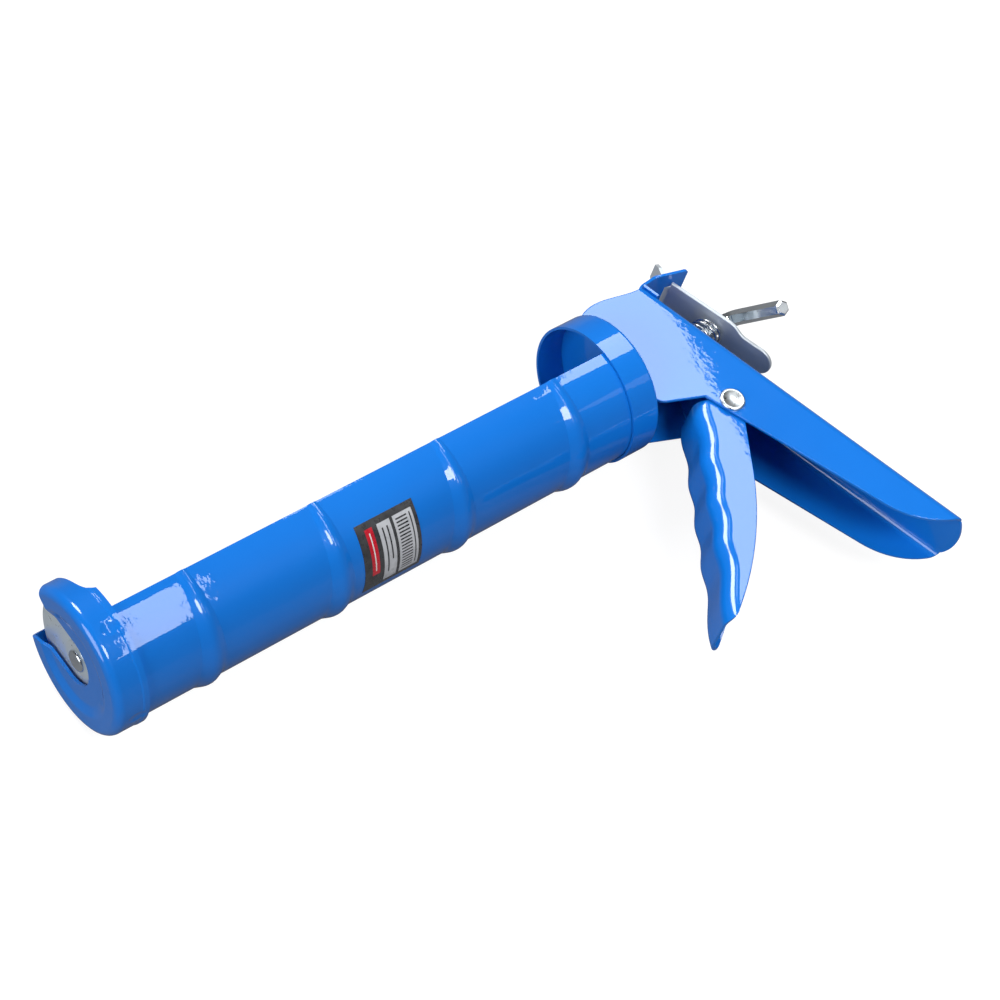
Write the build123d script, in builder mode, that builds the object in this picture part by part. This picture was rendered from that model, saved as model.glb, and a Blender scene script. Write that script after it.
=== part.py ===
from build123d import *
import math
import os

# Half-barrel caulking gun for 310 ml cartridges, millimetres.
# X runs along the barrel to the rear, Y is the gun's up, Z is its left-hand side.
# The origin is on the barrel axis, in the plane of the front cap's outer ring.

# Cradle and its end cups
barrel_r = 26.6
barrel_wall = 0.9
barrel_start = 3.6
bead_first = 40.0
bead_pitch = 54.0
bead_count = 4
bead_height = 1.5
bead_fade = 1.1
bead_foot = 5.5
bead_flat = 1.0
bead_blend = 4.8
cap_r = 27.9
cap_wall = 1.2
cap_length = 12.5
cap_edge_r = 3.2
cap_lip = 0.3
cap_lip_start = 10.6
cap_lip_blend = 0.4
cap_ring_inner_r = 20.2
cap_flat_r = 16.6
cap_dish_blend = 3.0
cap_dish = 1.4
slot_half_width = 10.5
slot_centre_y = 1.8
slot_flare_y = 12.0
slot_mouth_y = 24.0
slot_mouth_half = 17.8
skirt_cut = ((7.4, 24.0), (8.6, 15.5), (9.9, 10.5))
skirt_cut_end_y = 8.2
weld_angles = (104, 180, 256)
weld_x = 7.6
weld_ball_r = 12.0
weld_depth = 0.4
collar_r = 27.8
collar_wall = 1.0
collar_start = 227.1
collar_end = 240.0
collar_edge_r = 1.4
rod_hole_r = 3.6

# Handle body, one folded sheet
body_half = 14.1
sheet = 1.1
web_lean = 15.6
web_top_x = 272.4
web_top_y = 23.1
fold_r = 4.0
body_top_start_y = 23.4
body_crown = ((250.5, 25.5), (263.5, 23.3))
heel_x = 244.5
heel_y = -23.8
heel_end_y = -19.0
front_lean = 22.3
throat_x = 259.2
throat_y = -29.1
tip_y = -121.4
tip_arc_start_y = -101.0
tip_bulge = 2.7
ear_slope = 13.2
ear_corner_y = 25.85
ear_end_x = 292.6
ear_neck_half = 9.0
ear_wide_x = 278.6
relief_lead = 4.7
ear_slot_start = 284.6
ear_slot_half = 6.2
ear_slot_length = 4.6
ear_corner_r = 2.0
ear_fold_r = 2.2
ear_root_y = 17.0
weld_tab = 5.4
weld_tab_height = 34.0
edge_round = 0.4

# Trigger and its pivot
pivot_x = 267.0
pivot_y = -35.8
pivot_r = 2.5
flange_clearance = 0.05
trigger_clearance = 0.06
trigger_half = 12.6
trigger_x = 251.4
trigger_y = -33.0
trigger_lean = 33.1
trigger_overlap = 7.0
trigger_back = ((60.0, 14.2), (26.0, 19.2))
trigger_fold_r = 6.0
finger_pitch = 18.0
finger_count = 4
finger_depth = 1.1
finger_crest = 0.9
finger_rise = 0.5
trigger_length = 88.3
arm_reach = 28.1
arm_offset_angle = 12.5
arm_root_r = 7.0
nose_r = 3.0
rivet_head_r = 4.95
rivet_head_height = 1.1
rivet_edge_r = 0.6
rivet_recess_ball_r = 16.0
rivet_recess_depth = 0.48

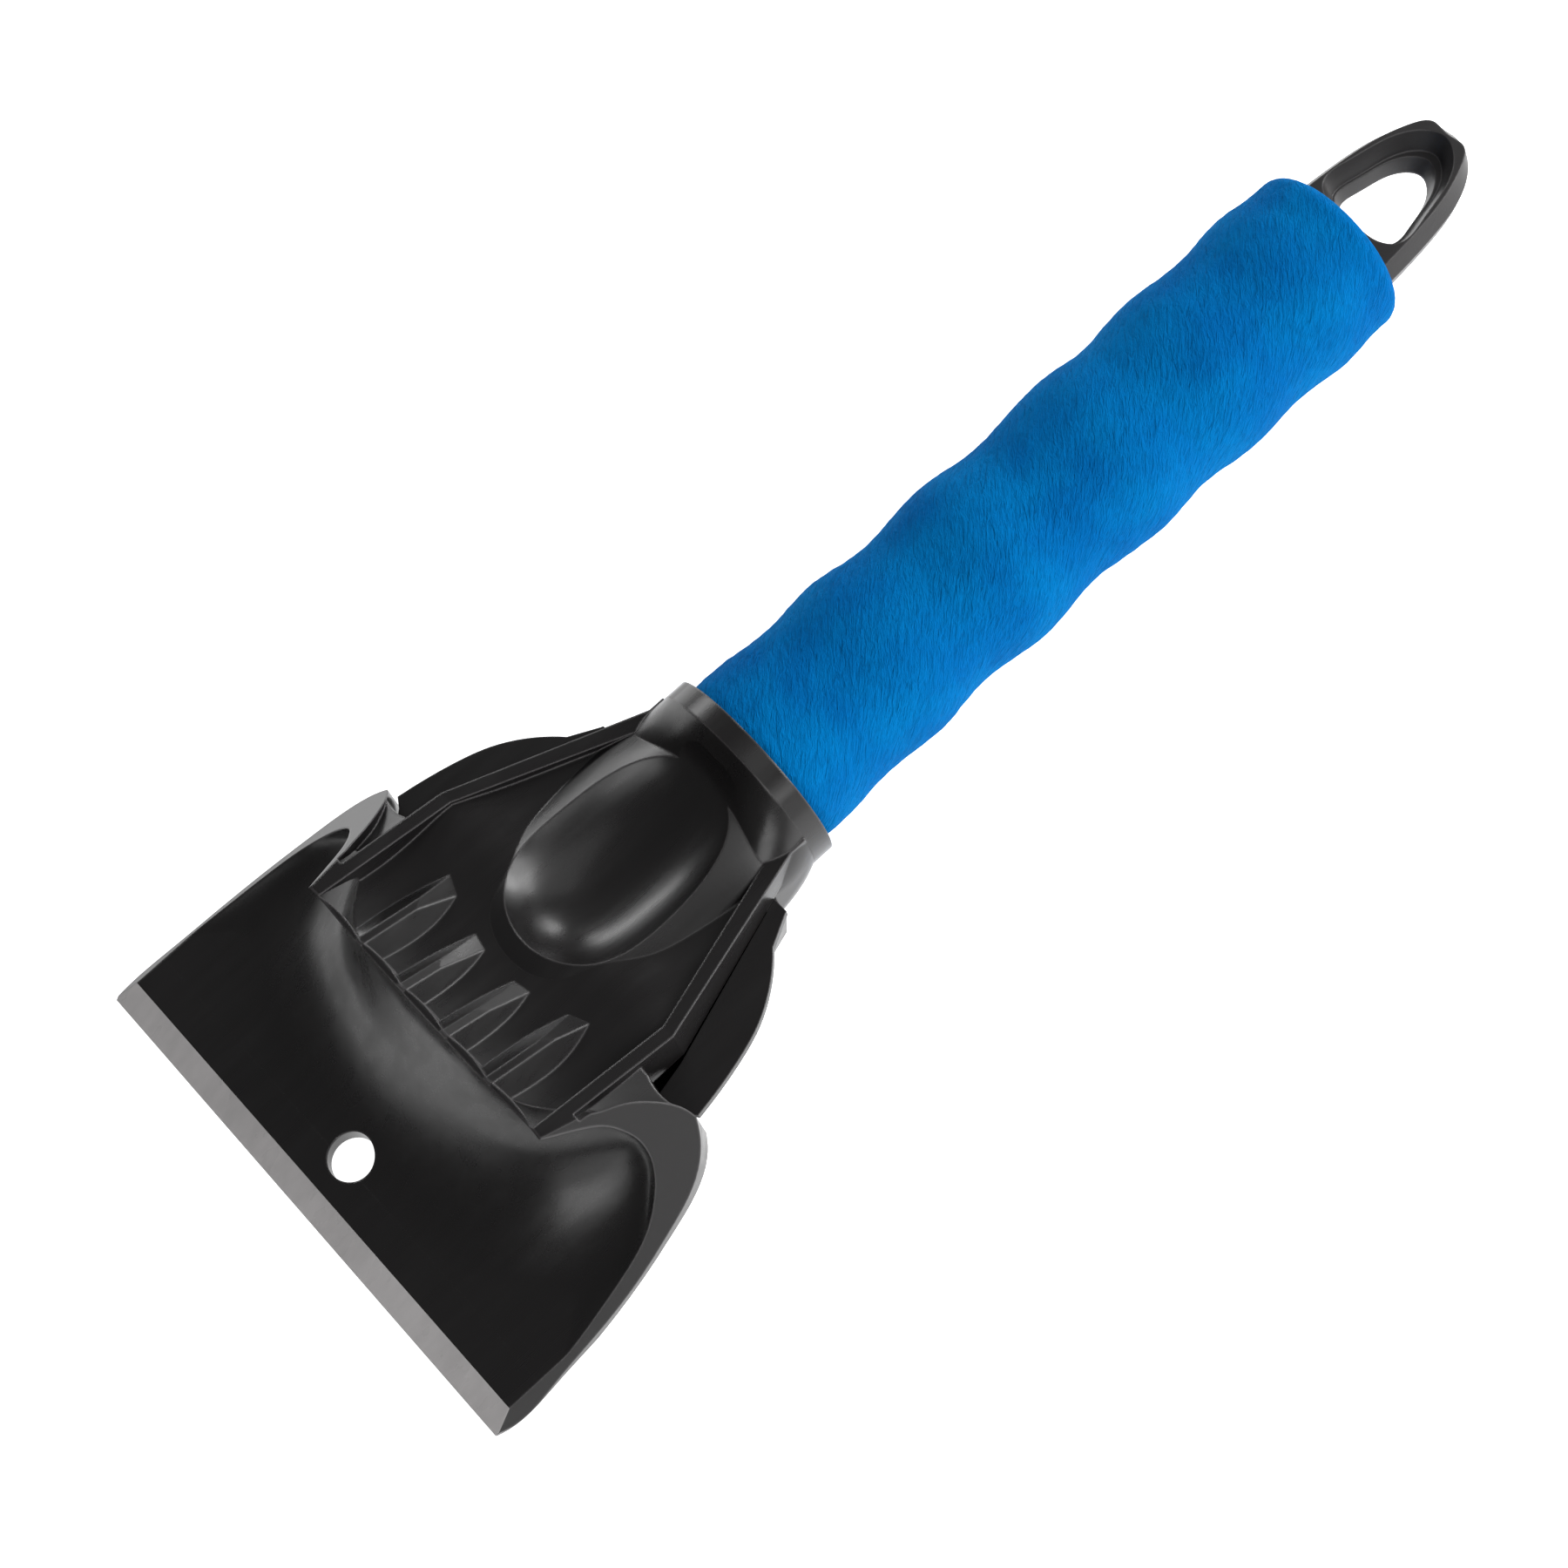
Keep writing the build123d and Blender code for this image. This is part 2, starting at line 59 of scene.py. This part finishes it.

------------------------

Send back each record exactly as it stands.

SOLUTION FOR THIS EXERCISE:
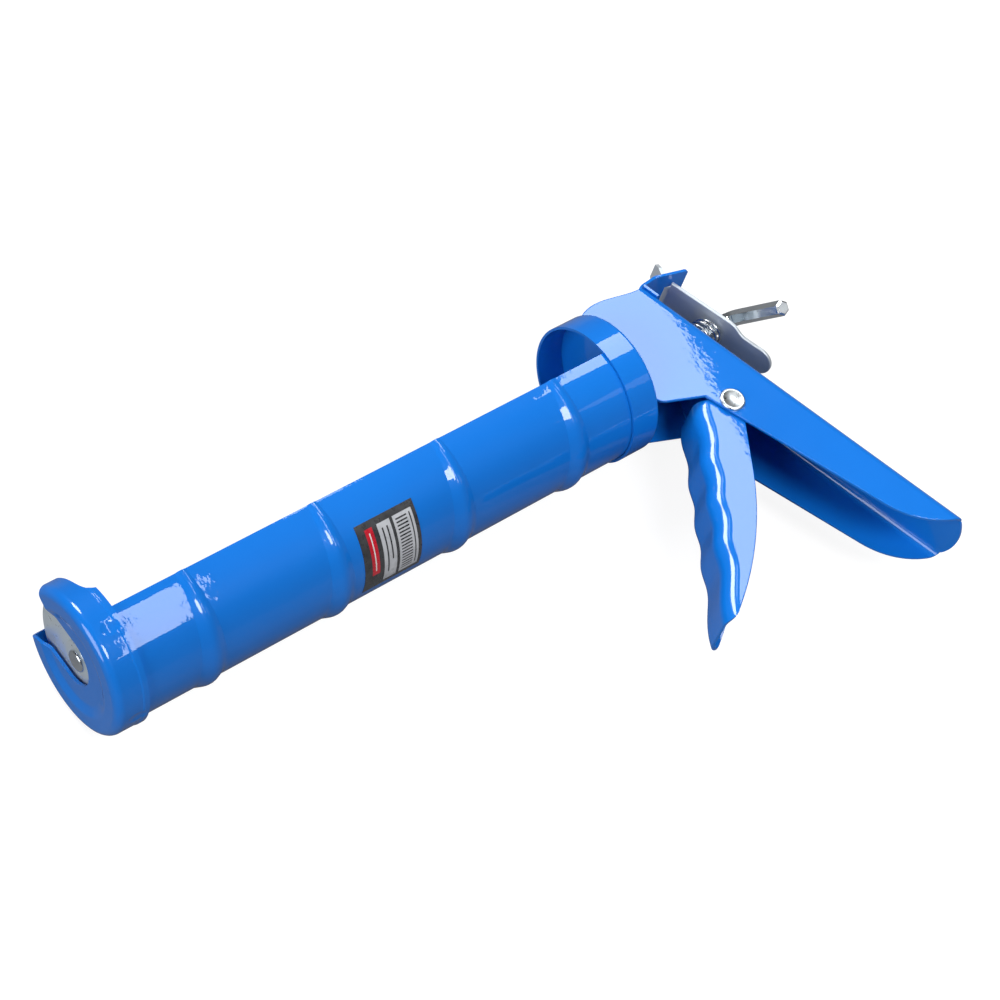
Write the build123d script, in builder mode, that builds the object in this picture part by part. This picture was rendered from that model, saved as model.glb, and a Blender scene script. Write that script after it.
=== part.py ===
from build123d import *
import math
import os

# Half-barrel caulking gun for 310 ml cartridges, millimetres.
# X runs along the barrel to the rear, Y is the gun's up, Z is its left-hand side.
# The origin is on the barrel axis, in the plane of the front cap's outer ring.

# Cradle and its end cups
barrel_r = 26.6
barrel_wall = 0.9
barrel_start = 3.6
bead_first = 40.0
bead_pitch = 54.0
bead_count = 4
bead_height = 1.5
bead_fade = 1.1
bead_foot = 5.5
bead_flat = 1.0
bead_blend = 4.8
cap_r = 27.9
cap_wall = 1.2
cap_length = 12.5
cap_edge_r = 3.2
cap_lip = 0.3
cap_lip_start = 10.6
cap_lip_blend = 0.4
cap_ring_inner_r = 20.2
cap_flat_r = 16.6
cap_dish_blend = 3.0
cap_dish = 1.4
slot_half_width = 10.5
slot_centre_y = 1.8
slot_flare_y = 12.0
slot_mouth_y = 24.0
slot_mouth_half = 17.8
skirt_cut = ((7.4, 24.0), (8.6, 15.5), (9.9, 10.5))
skirt_cut_end_y = 8.2
weld_angles = (104, 180, 256)
weld_x = 7.6
weld_ball_r = 12.0
weld_depth = 0.4
collar_r = 27.8
collar_wall = 1.0
collar_start = 227.1
collar_end = 240.0
collar_edge_r = 1.4
rod_hole_r = 3.6

# Handle body, one folded sheet
body_half = 14.1
sheet = 1.1
web_lean = 15.6
web_top_x = 272.4
web_top_y = 23.1
fold_r = 4.0
body_top_start_y = 23.4
body_crown = ((250.5, 25.5), (263.5, 23.3))
heel_x = 244.5
heel_y = -23.8
heel_end_y = -19.0
front_lean = 22.3
throat_x = 259.2
throat_y = -29.1
tip_y = -121.4
tip_arc_start_y = -101.0
tip_bulge = 2.7
ear_slope = 13.2
ear_corner_y = 25.85
ear_end_x = 292.6
ear_neck_half = 9.0
ear_wide_x = 278.6
relief_lead = 4.7
ear_slot_start = 284.6
ear_slot_half = 6.2
ear_slot_length = 4.6
ear_corner_r = 2.0
ear_fold_r = 2.2
ear_root_y = 17.0
weld_tab = 5.4
weld_tab_height = 34.0
edge_round = 0.4

# Trigger and its pivot
pivot_x = 267.0
pivot_y = -35.8
pivot_r = 2.5
flange_clearance = 0.05
trigger_clearance = 0.06
trigger_half = 12.6
trigger_x = 251.4
trigger_y = -33.0
trigger_lean = 33.1
trigger_overlap = 7.0
trigger_back = ((60.0, 14.2), (26.0, 19.2))
trigger_fold_r = 6.0
finger_pitch = 18.0
finger_count = 4
finger_depth = 1.1
finger_crest = 0.9
finger_rise = 0.5
trigger_length = 88.3
arm_reach = 28.1
arm_offset_angle = 12.5
arm_root_r = 7.0
nose_r = 3.0
rivet_head_r = 4.95
rivet_head_height = 1.1
rivet_edge_r = 0.6
rivet_recess_ball_r = 16.0
rivet_recess_depth = 0.48

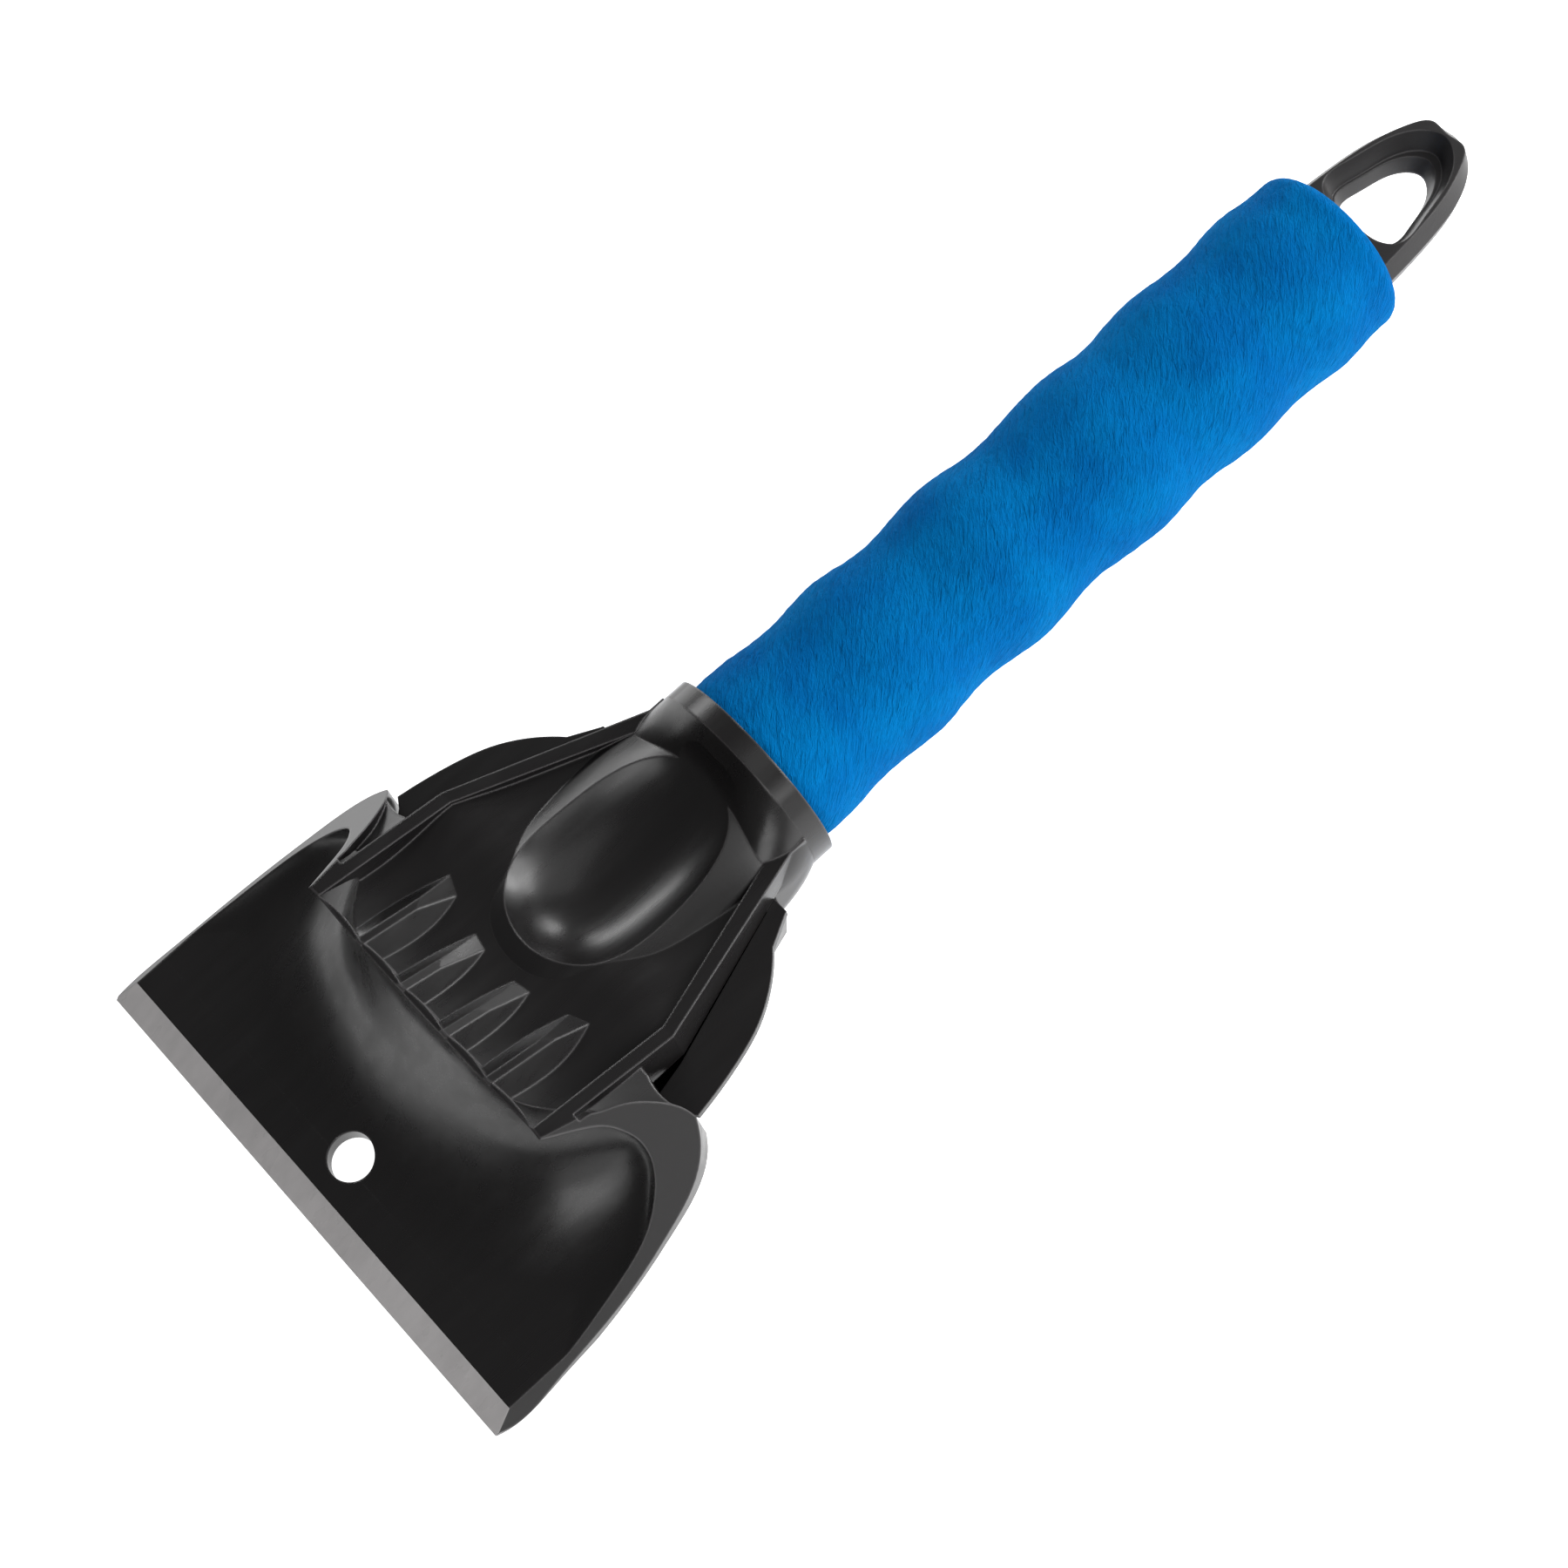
Keep writing the build123d and Blender code for this image. This is part 2, starting at line 59 of scene.py. This part finishes it.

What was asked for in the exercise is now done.